How ironic, that somebody claiming to represent the 'Left' should post such a McCarthyite comment. 'Rob Roy' doesn't comment on the content of my travel piece (what does it mean, to 'masquerade' as a travel journalist?), or even on the content of anything I've made, or expressed in a public domain. He appears to know nothing of my views (I happen to consider myself very much of the Left), but believes I should be censored on the basis of whom he (erroneously) thinks that I'm sleeping with. The panels I participated in also included a Lib Dem MP and the director of a distinguished university - I suppose they're in on the conspiracy as well? There's a fine tradition of censoring artists or intellectuals, based on 'dangerous associations', but it's not a tradition most people on the 'Left' would support.

IDAMO
07 August 2007 at 21:57

Miss pachter takes great joy in her ability to mangle her psychobabble with a free trip. Paranoia and Jung behind every deckchair. A woman of the left? No. Still as a hired hand she has found her place within the world of the travelblog.

Django96
04 June 2008 at 04:37

Got to say 2 things:

1. Gillian - great article - having lived in Utila for some time, I think you just about hit the nail on the head whe you say "utila must contain some very dark secrets", it is a wonderful place to stay as long as you toe the 'utila line' - utlimately, drink, eat (in some places well), and drink some more...
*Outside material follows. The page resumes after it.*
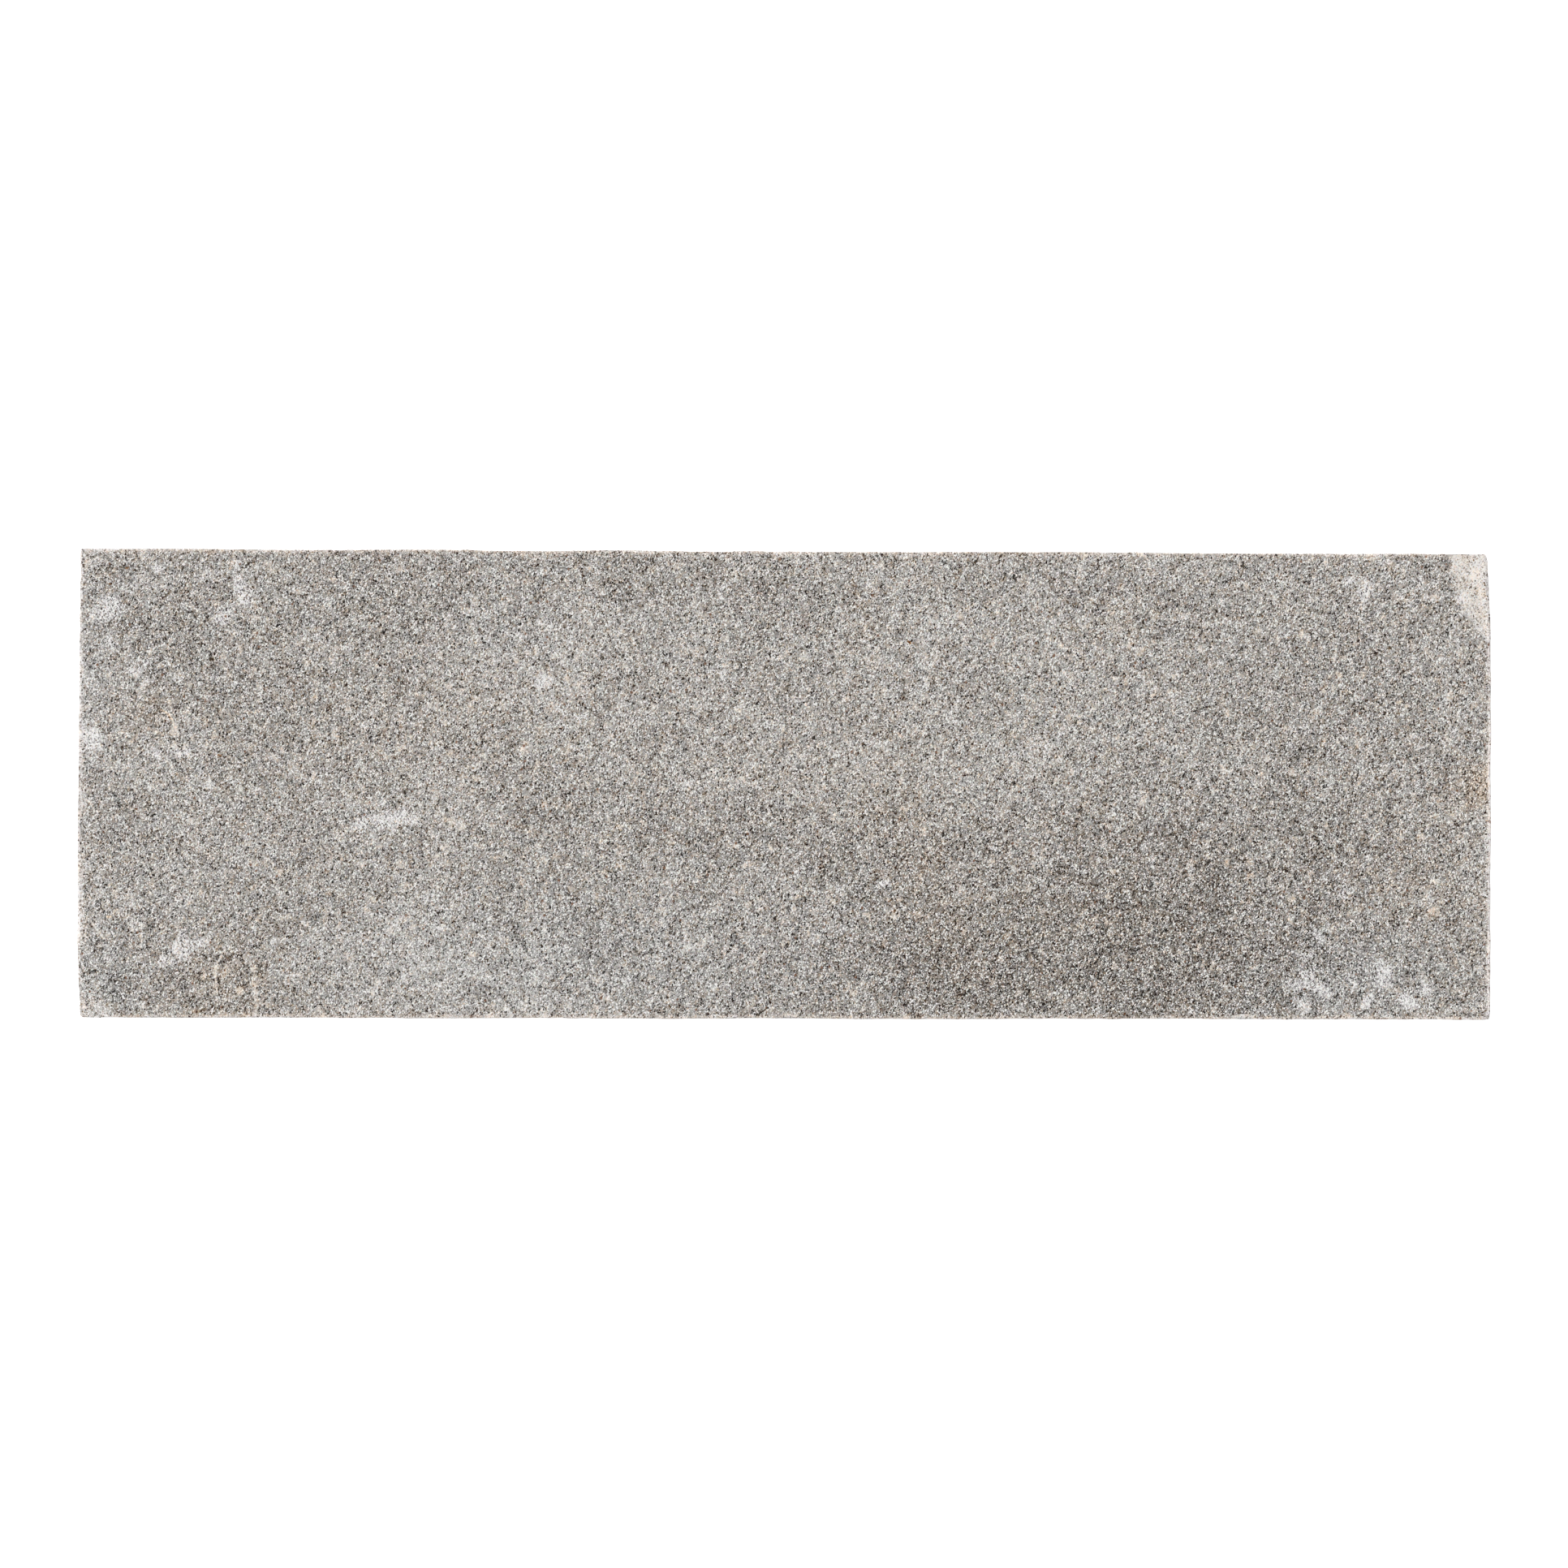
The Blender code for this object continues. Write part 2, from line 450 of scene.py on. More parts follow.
# Each mark: centre X, Y, half length, half width (mm), turn (degrees), strength
SCUFFS = (
    (-71.6, 18.8, 0.9, 1.0, 0, 1.0),
    (-73.0, 18.0, 0.5, 0.7, 0, 0.8),
    (-69.4, 20.8, 0.8, 0.5, 20, 0.6),
    (-71.5, 15.3, 0.5, 0.8, 0, 0.7),
    (-61.1, 22.2, 0.8, 0.5, 0, 0.55),
    (-58.0, 23.4, 0.6, 0.5, 0, 0.8),
    (-57.9, 21.4, 0.5, 0.7, 0, 1.0),
    (-57.2, 20.1, 0.6, 0.8, 20, 1.0),
    (-59.6, 17.7, 0.7, 0.6, 0, 0.8),
    (-73.5, 4.7, 0.9, 1.3, 0, 0.8),
    (-68.4, 12.4, 1.3, 0.6, 30, 0.6),
    (-66.6, 3.2, 1.2, 0.5, -10, 0.7),
    (-63.7, 3.4, 0.7, 0.5, 20, 0.7),
    (-61.0, -0.1, 0.6, 0.5, 0, 0.6),
    (-46.1, 14.5, 0.5, 0.4, 0, 0.7),
    (-41.4, -3.7, 1.4, 0.8, 20, 1.0),
    (-43.0, -3.7, 0.9, 0.4, 0, 0.85),
    (-44.8, -4.2, 1.0, 0.5, 20, 0.9),
    (-39.2, -3.9, 1.3, 0.5, 0, 0.55),
    (-42.8, -2.0, 0.6, 0.4, 40, 0.5),
    (-25.5, 10.8, 0.9, 0.8, 40, 0.7),
    (-10.2, 0.1, 0.5, 0.5, 0, 0.9),
    (-6.3, 11.9, 0.5, 0.4, 0, 0.6),
    (11.0, -10.5, 0.7, 0.6, 0, 0.6),
    (-63.8, -17.4, 0.8, 0.9, 30, 1.0),
    (-63.9, -16.0, 0.4, 1.0, 20, 0.7),
    (-62.2, -16.8, 0.8, 0.5, 0, 0.8),
    (-65.7, -18.8, 0.9, 0.5, 0, 0.7),
    (-68.5, -23.3, 0.8, 0.5, -20, 0.5),
    (-68.2, 21.6, 0.6, 0.4, 0, 0.7),
    (-66.5, 22.7, 0.5, 0.4, 0, 0.7),
    (-67.9, 10.5, 0.7, 0.4, 40, 0.6),
    (61.7, 20.5, 0.6, 0.8, -20, 1.0),
    (60.2, 21.5, 0.7, 0.4, 0, 0.7),
    (67.6, 21.4, 0.4, 0.9, 10, 0.7),
    (68.5, 19.6, 0.3, 0.3, 0, 1.0),
    (66.6, 18.9, 0.2, 0.7, 10, 0.7),
    (53.1, 15.8, 0.7, 0.3, 20, 0.7),
    (71.9, 19.4, 0.6, 0.5, 20, 0.8),
    (56.6, -16.0, 0.8, 0.3, -50, 1.0),
    (55.2, -18.2, 0.7, 0.6, 0, 0.7),
    (55.4, -20.4, 0.8, 0.6, 50, 0.8),
    (54.5, -21.3, 0.8, 0.5, 0, 0.8),
    (56.6, -21.4, 0.6, 0.6, 0, 0.9),
    (55.0, -23.4, 0.7, 0.8, 0, 0.8),
    (57.6, -22.4, 0.5, 0.6, 0, 0.8),
    (60.3, -21.3, 0.4, 0.3, 0, 0.8),
    (63.8, -20.4, 0.7, 0.9, 0, 1.0),
    (63.2, -19.2, 0.5, 0.6, 0, 0.7),
    (61.9, -23.1, 0.4, 0.8, -20, 0.9),
    (66.2, -23.1, 0.9, 0.5, -45, 0.9),
    (68.2, -21.7, 0.5, 0.7, 0, 0.7),
    (59.3, -11.7, 0.7, 0.5, 0, 0.6),
    (63.1, -14.2, 0.2, 0.3, 0, 0.9),
)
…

If you are to be accosted by a smart mouthed, drunken/cracked out of their mind islander, just remember it is their island and they can act like Ganstarz!! if they want too....

It is not your place to tell them or anyone else what they can and can't do!

Visit - meet some of the characters, the best of which are Webb "i'm gonna **** me a tourist", Dr. John, Brooks & Patrice... I miss them all, but ultimately it is a hard place to try and live and work in, and keep a liver worth mentioning!!

2. Who the hell are you people banging on about Ms. Pratcher's affiliations with whoever? what on earth has that got to do with utila? stop preaching you weirdo's!!

I bet you are both people who believe that not washing constitutes rebellion!!